THE SHINS, “Heartworms” (Columbia, 2017)

Da quando The Shins hanno smesso di essere una band per diventare una ditta unipersonale con dipendenti a contratto, i loro dischi sono più affollati che mai. Voci, suoni, cori più o meno sintetici si intrecciano in barocchismi produttivi come non succedeva mai ai tempi dei primi tre album, giocati invece sul filo dell’essenzialità. La solitudine artistica di James Mercer moltiplica i suoi alter ego sonori, come se stessimo assistendo ad un accesso dialogo nella testa di uno schizofrenico.

E tuttavia Mercer è sempre e solo sé stesso: un autore con un acuto senso della melodia, un interprete compostamente sguaiato della stessa. Con metodo più o meno sperimentale Mercer sembra usare i musicisti come prismi attraverso cui osservare  come cambia il riflesso delle proprie canzoni.

Così, se nel precedente “Port of Morrow” Mercer aveva voluto concentrarsi sulla ricerca di un suono pop classico, da sempre vocazione non troppo velata degli Shins, con “Heartworms” Mercer tira invece una serie di palle curve sonore, lancia suoni e effetti sulla tela degli arrangiamenti per vedere cosa rimane appiccicato e che effetto fa. Resta invariata la ricerca di una immediatezza pop che buchi l’ascolto a dispetto di una confezione elaborata, a volte quasi cervellotica.

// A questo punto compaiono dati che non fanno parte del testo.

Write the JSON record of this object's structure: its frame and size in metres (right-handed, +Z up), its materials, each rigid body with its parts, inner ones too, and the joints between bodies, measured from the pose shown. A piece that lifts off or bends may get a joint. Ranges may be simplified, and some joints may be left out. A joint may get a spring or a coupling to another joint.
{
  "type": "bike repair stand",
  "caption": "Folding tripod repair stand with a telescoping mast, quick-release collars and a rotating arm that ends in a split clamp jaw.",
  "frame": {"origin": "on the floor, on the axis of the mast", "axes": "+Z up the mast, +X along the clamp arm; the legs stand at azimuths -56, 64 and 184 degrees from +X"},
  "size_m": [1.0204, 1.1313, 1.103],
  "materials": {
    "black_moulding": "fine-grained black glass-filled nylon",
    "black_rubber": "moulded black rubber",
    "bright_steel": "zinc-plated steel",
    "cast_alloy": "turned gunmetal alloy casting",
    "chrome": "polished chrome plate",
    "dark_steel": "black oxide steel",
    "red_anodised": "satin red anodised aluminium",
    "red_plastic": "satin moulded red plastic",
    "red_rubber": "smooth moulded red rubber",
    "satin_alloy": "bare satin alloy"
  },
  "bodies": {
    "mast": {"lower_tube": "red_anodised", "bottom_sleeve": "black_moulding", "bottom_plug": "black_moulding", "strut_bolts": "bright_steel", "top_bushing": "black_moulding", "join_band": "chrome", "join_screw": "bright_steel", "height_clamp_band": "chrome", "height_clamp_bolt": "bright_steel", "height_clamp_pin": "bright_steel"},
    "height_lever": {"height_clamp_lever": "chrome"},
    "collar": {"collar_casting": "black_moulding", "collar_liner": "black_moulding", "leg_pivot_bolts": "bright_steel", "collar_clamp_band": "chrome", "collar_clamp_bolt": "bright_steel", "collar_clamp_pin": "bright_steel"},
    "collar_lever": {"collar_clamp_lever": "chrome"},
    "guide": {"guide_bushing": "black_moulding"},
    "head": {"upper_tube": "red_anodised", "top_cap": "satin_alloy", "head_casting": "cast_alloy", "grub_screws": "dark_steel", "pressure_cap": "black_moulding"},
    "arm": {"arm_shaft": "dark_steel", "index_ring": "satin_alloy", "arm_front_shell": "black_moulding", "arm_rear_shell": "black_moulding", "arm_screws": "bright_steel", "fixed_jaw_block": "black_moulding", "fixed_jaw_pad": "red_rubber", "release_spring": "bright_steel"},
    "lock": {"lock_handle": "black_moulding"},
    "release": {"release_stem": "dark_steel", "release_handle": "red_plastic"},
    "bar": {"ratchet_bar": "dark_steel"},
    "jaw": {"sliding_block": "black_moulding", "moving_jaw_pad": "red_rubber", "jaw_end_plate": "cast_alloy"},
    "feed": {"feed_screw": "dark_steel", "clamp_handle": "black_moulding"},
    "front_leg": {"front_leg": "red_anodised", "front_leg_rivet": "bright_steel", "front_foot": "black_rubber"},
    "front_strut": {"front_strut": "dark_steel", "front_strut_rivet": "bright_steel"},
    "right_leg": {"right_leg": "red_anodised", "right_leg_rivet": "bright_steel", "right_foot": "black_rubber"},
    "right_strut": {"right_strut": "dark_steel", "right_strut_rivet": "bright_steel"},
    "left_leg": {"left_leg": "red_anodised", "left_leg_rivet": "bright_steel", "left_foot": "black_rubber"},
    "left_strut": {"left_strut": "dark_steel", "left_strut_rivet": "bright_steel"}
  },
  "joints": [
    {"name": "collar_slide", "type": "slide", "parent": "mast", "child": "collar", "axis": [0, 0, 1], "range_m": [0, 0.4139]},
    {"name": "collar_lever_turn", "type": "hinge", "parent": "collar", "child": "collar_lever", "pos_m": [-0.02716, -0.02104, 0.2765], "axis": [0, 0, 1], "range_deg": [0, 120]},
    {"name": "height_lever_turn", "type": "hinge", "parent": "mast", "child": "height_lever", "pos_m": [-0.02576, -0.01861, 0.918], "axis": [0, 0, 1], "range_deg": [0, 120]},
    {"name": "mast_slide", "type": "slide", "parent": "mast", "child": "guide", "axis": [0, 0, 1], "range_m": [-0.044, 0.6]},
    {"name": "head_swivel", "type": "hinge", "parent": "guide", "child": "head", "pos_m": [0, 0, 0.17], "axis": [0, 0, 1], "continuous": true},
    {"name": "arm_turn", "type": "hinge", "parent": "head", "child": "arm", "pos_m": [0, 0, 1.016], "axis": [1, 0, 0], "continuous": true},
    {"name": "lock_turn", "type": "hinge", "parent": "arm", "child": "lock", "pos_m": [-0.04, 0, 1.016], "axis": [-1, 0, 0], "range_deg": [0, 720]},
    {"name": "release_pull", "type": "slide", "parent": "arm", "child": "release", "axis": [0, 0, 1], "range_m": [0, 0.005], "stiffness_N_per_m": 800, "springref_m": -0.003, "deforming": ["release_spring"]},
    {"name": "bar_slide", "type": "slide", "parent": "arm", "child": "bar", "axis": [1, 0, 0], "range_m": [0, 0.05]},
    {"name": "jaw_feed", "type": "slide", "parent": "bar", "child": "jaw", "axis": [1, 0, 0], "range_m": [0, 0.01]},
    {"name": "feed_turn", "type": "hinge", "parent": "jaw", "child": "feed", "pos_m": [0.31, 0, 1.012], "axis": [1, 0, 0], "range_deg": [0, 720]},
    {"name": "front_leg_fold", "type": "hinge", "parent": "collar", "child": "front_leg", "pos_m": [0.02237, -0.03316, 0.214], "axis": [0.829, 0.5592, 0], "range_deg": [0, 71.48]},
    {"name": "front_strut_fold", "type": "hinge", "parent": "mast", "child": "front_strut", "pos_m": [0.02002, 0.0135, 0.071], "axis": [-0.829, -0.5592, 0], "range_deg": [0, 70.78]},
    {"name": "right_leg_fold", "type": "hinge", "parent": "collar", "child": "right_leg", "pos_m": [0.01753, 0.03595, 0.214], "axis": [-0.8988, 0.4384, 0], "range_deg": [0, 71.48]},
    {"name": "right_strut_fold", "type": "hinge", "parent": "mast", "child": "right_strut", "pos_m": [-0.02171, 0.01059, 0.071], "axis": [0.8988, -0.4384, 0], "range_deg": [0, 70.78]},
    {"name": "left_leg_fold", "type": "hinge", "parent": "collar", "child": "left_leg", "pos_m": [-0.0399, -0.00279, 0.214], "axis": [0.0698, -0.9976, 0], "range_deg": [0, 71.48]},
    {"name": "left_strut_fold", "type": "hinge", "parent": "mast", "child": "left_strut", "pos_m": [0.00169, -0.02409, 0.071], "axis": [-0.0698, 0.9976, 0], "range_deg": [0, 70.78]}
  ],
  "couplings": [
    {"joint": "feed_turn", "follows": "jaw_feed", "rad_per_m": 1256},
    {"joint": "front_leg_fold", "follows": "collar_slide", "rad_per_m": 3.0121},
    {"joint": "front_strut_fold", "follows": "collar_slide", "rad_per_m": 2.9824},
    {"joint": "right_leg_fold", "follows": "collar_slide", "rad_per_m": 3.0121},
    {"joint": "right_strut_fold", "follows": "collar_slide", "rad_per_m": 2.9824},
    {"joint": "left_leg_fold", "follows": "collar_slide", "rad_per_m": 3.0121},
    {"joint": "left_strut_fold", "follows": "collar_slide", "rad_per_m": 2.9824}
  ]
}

Con l’iniziale “Name for You” si viene subito travolti da certi suonacci eighties, chitarre ritmiche effettate e campanaccio, a dispetto di un brano di inequivocabile marca Shins e sicura presa melodica. Un piglio glam piuttosto muscolare contraddistingue “Painting a Hole”, mentre a più riprese si sente elettronica vintage che rimanda all’era dei sintetizzatori DX-7 (“Cherry Hearts”, “Fantasy Island”).

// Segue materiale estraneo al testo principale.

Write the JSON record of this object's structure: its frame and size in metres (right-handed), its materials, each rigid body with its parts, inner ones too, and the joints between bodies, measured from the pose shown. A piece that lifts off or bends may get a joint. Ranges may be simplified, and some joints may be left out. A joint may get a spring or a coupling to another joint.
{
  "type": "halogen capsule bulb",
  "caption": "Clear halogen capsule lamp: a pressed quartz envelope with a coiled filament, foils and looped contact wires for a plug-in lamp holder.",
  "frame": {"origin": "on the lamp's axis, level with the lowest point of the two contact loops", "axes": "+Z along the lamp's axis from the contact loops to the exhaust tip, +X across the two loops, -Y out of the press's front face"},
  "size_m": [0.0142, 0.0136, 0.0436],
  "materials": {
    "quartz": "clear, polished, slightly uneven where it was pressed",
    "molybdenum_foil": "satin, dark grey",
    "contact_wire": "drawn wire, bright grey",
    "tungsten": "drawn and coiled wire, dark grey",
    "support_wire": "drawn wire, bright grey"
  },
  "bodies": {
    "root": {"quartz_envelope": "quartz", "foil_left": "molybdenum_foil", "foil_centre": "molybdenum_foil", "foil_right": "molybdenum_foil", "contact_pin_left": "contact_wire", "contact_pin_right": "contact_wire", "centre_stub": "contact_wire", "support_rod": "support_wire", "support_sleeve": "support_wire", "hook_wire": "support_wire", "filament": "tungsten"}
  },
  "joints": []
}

Mercer rimane però fedele a sé stesso, al proprio stile di scrittura che combina ritornelli infettivi a rimuginii autobiografici: viene esplicitato il gioco di parole racchiuso nel titolo della raccolta, con melodie che si infilano nelle orecchie (earworms) per raccontare i dolori e gli smarrimenti dell’età adulta, che si fanno strada come bachi nell’anima (heartworms). Brani come “Mildlenhall” e “Dead alive” suonano vicini all’esordio “Oh! Inverted World”: in particolare la prima sembra figlia diretta della “New Slang” che fece la fortuna degli Shins a inizio carriera. Qui anche il dialogo diventa soliloquio autobiografico, con Mercer che ricorda gli anni da adolescente al seguito del padre militare in una piovosa città britannica. Sempre parlando di rimandi al passato, “Rubber Ballz” con i suoi coretti beffardi è felicemente imparentata con gli svagati gioielli di “Chutes Too Narrow”.

Le fila del discorso sono tirate dal dittico finale “So Now What” e “The Fear”: la prima è uno slow tempo che sa di anti-inno sull smarrimento adulto della generazione X, la seconda adagia su un arrangiamento mariachi un malinconico senso di perdita.

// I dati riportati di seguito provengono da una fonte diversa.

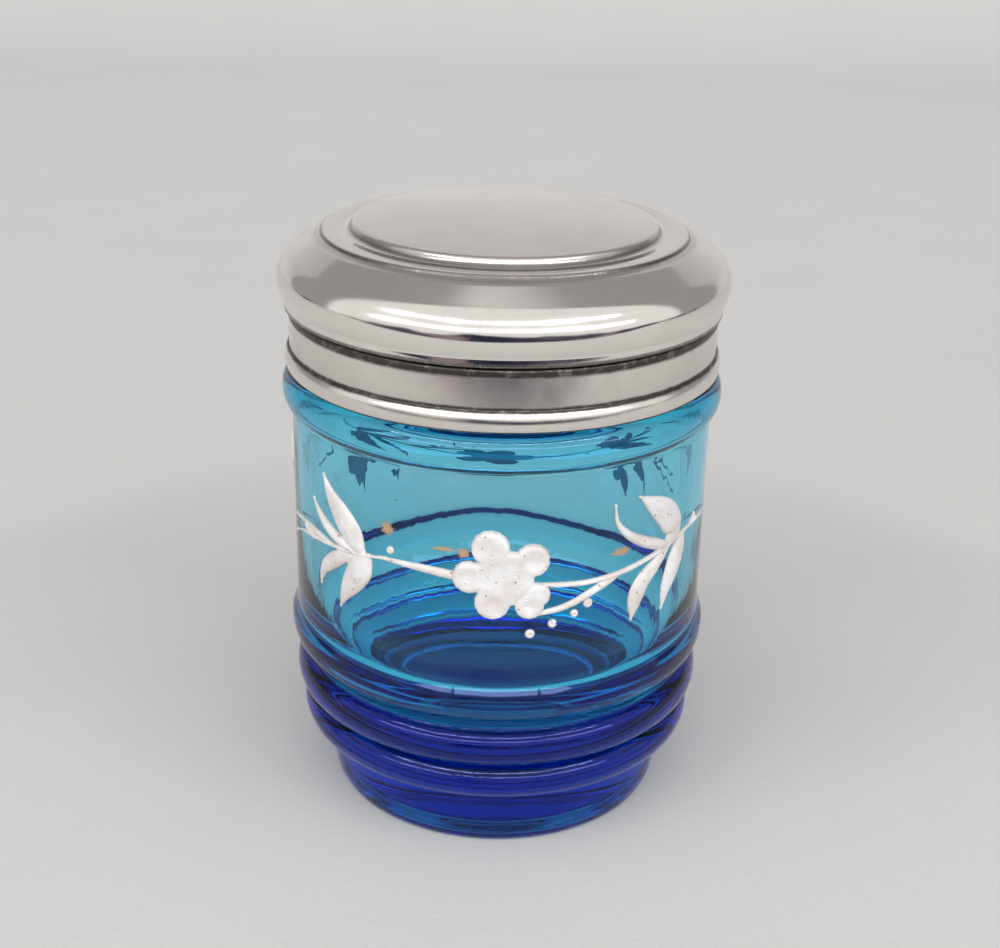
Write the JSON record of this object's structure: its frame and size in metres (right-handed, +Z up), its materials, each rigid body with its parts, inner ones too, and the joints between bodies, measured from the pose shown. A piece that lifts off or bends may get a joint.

Di album in album, Mercer sembra cambiare continuamente la somma degli addendi cercando di distillare spontaneità pop in provetta: una spontaneità studiata ad arte, un ossimoro degno di un control freak. E’ alla ricerca di una pietra filosofale pop che tenga insieme gli Smiths e i Beach Boys, i Big Star e il synth pop, cercando di far suonare il tutto mantenendo una vena collegiale, ironica e scanzonata, a dispetto della confezione evidentemente elaborata, a volte iperprodotta, e dei temi che si fanno via via più cupi. Forse James potrà avvicinarsi per mosse successive a questo sacro calice, o forse lo aveva già raggiunto sull’insuperato “Chutes Too Narrow”. “Heartworms” comunque funziona a dovere, i “bachi” bucano le orecchie e qualcuno si avvicina anche al cuore.